# WHAT TO PRODUCE
Only the lines from the one holding "bolts.forEach((place, index) =>" through the one holding "bpy.context.scene.collection.objects.link(empty)" are to be retyped, exactly as they appear, with both boundary lines included.

....................

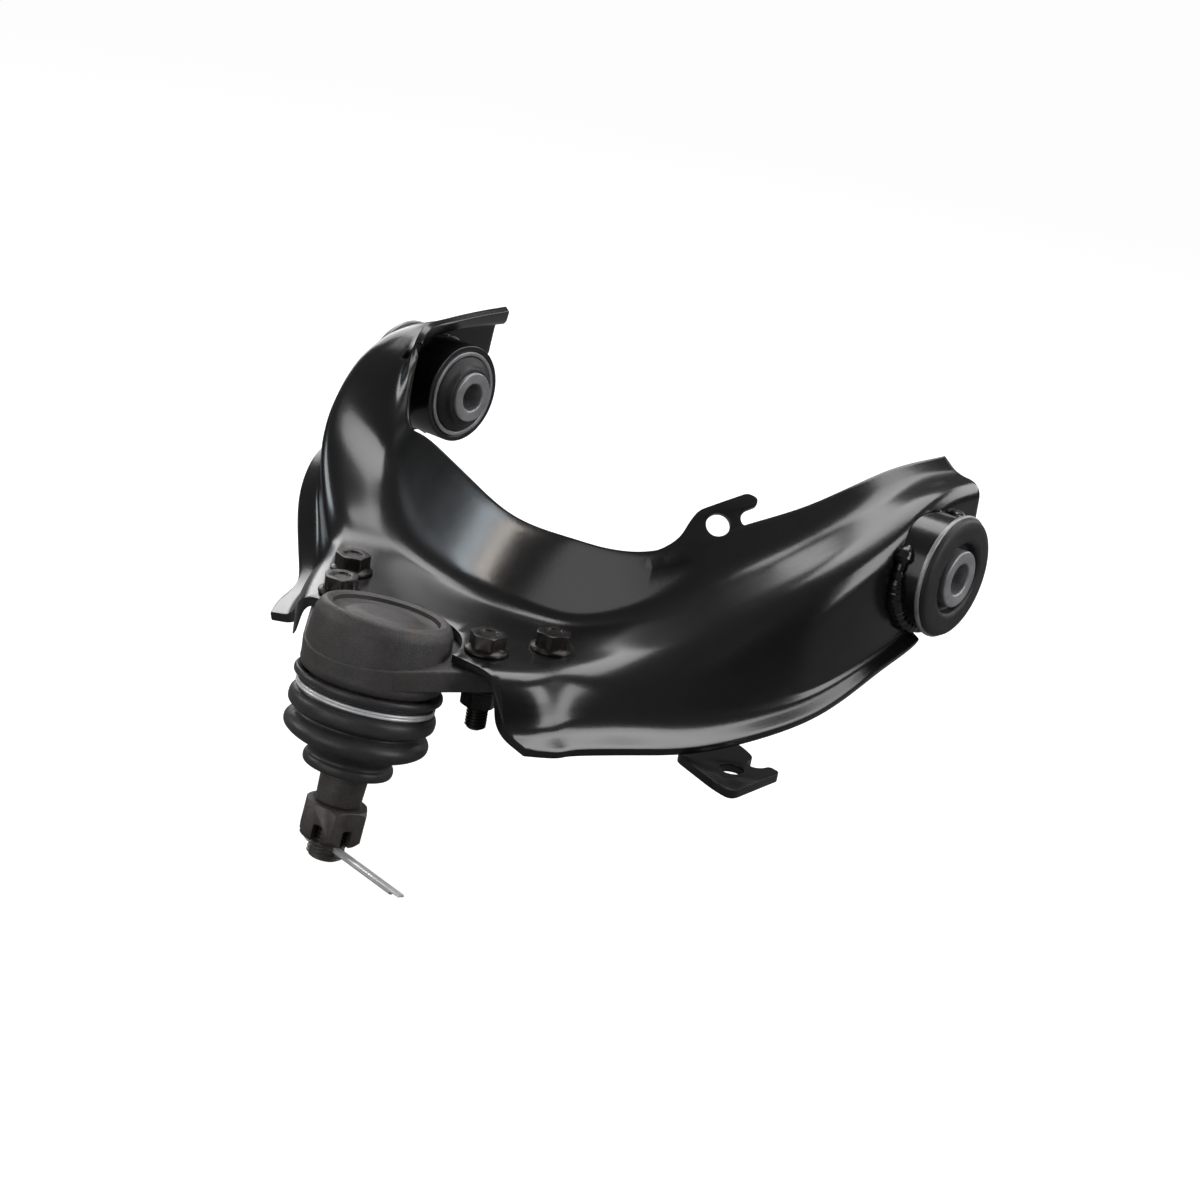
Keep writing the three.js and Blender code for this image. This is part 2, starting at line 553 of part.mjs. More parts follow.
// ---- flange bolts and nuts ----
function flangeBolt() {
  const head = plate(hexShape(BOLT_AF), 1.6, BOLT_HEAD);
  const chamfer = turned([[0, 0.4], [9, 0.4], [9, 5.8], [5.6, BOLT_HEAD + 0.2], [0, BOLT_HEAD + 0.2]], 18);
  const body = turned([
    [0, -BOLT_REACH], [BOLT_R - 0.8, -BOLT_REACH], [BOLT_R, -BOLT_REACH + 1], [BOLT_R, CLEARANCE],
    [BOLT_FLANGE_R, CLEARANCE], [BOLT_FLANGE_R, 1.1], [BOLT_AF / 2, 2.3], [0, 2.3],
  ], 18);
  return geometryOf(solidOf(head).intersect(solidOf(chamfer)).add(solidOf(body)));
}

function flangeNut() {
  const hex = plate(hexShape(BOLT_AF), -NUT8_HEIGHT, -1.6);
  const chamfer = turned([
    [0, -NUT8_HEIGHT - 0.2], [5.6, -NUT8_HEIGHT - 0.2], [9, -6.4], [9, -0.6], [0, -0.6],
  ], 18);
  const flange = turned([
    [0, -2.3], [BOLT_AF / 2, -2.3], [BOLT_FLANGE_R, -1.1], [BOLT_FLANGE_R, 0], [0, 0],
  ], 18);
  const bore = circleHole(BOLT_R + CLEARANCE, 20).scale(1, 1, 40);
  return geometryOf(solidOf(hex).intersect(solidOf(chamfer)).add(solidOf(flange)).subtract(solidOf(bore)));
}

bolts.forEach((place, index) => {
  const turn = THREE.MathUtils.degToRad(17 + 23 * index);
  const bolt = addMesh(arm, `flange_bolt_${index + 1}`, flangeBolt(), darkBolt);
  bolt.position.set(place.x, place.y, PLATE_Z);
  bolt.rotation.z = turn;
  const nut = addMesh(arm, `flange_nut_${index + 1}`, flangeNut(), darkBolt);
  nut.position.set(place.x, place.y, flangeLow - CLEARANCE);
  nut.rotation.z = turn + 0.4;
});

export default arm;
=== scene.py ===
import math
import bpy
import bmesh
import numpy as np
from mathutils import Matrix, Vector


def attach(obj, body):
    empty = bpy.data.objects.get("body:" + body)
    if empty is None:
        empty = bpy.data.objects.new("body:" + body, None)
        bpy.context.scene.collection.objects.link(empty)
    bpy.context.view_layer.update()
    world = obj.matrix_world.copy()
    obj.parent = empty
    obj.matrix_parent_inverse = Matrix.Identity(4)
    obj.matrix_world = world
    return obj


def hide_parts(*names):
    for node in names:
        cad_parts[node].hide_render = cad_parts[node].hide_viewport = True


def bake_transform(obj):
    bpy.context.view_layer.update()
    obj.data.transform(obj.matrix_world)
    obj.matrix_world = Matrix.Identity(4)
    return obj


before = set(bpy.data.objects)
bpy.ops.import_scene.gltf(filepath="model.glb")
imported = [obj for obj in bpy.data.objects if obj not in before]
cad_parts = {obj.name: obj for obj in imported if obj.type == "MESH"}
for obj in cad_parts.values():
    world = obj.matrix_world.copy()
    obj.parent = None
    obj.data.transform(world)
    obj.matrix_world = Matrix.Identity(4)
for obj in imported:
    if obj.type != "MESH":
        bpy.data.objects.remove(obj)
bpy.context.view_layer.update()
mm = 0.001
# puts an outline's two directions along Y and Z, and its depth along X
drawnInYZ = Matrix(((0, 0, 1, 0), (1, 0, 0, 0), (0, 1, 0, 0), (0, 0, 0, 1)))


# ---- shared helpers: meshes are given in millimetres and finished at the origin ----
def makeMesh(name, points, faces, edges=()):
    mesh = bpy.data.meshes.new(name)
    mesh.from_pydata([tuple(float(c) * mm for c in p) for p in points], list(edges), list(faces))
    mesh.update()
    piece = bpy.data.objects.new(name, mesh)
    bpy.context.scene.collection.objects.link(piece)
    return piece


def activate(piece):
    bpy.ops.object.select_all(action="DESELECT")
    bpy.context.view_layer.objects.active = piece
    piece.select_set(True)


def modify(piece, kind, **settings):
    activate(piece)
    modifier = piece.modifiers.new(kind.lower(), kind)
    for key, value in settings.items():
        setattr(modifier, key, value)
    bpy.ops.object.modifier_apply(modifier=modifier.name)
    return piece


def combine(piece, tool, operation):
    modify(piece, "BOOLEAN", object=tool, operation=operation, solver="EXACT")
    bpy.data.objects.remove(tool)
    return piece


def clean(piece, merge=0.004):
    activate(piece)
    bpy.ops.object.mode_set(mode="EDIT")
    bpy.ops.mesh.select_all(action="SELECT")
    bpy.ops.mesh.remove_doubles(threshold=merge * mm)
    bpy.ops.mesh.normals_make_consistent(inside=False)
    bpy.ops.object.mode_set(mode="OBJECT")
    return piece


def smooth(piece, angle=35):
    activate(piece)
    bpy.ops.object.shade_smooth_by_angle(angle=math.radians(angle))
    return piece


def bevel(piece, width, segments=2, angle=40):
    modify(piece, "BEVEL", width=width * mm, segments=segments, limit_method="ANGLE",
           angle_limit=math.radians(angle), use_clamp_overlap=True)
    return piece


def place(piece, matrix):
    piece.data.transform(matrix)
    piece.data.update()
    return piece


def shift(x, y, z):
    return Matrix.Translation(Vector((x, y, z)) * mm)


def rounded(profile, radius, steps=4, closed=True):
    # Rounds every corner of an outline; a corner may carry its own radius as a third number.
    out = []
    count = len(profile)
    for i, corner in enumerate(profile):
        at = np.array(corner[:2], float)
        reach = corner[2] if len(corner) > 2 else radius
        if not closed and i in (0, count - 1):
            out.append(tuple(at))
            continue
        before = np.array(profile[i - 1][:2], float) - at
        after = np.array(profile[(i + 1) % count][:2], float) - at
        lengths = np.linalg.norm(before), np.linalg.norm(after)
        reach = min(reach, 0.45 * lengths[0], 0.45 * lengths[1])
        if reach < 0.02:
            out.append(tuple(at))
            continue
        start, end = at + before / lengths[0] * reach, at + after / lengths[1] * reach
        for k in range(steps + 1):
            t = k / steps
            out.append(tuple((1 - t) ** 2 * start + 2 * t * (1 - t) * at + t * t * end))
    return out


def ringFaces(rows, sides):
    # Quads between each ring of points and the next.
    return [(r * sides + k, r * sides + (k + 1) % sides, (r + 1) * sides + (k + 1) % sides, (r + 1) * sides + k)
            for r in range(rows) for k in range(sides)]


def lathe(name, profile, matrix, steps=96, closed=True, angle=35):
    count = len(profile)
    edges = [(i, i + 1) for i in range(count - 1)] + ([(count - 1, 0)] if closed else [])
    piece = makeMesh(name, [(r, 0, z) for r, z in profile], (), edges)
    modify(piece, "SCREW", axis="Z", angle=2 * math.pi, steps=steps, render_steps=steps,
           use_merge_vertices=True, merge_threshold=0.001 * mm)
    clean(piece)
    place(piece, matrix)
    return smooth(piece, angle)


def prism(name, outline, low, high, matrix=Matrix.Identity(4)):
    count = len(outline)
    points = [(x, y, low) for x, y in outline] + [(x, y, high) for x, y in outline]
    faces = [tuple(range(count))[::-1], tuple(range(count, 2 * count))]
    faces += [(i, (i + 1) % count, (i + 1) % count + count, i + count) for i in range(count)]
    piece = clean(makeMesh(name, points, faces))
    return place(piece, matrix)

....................

# SOLUTION BELOW
bolts.forEach((place, index) => {
  const turn = THREE.MathUtils.degToRad(17 + 23 * index);
  const bolt = addMesh(arm, `flange_bolt_${index + 1}`, flangeBolt(), darkBolt);
  bolt.position.set(place.x, place.y, PLATE_Z);
  bolt.rotation.z = turn;
  const nut = addMesh(arm, `flange_nut_${index + 1}`, flangeNut(), darkBolt);
  nut.position.set(place.x, place.y, flangeLow - CLEARANCE);
  nut.rotation.z = turn + 0.4;
});

export default arm;
=== scene.py ===
import math
import bpy
import bmesh
import numpy as np
from mathutils import Matrix, Vector


def attach(obj, body):
    empty = bpy.data.objects.get("body:" + body)
    if empty is None:
        empty = bpy.data.objects.new("body:" + body, None)
        bpy.context.scene.collection.objects.link(empty)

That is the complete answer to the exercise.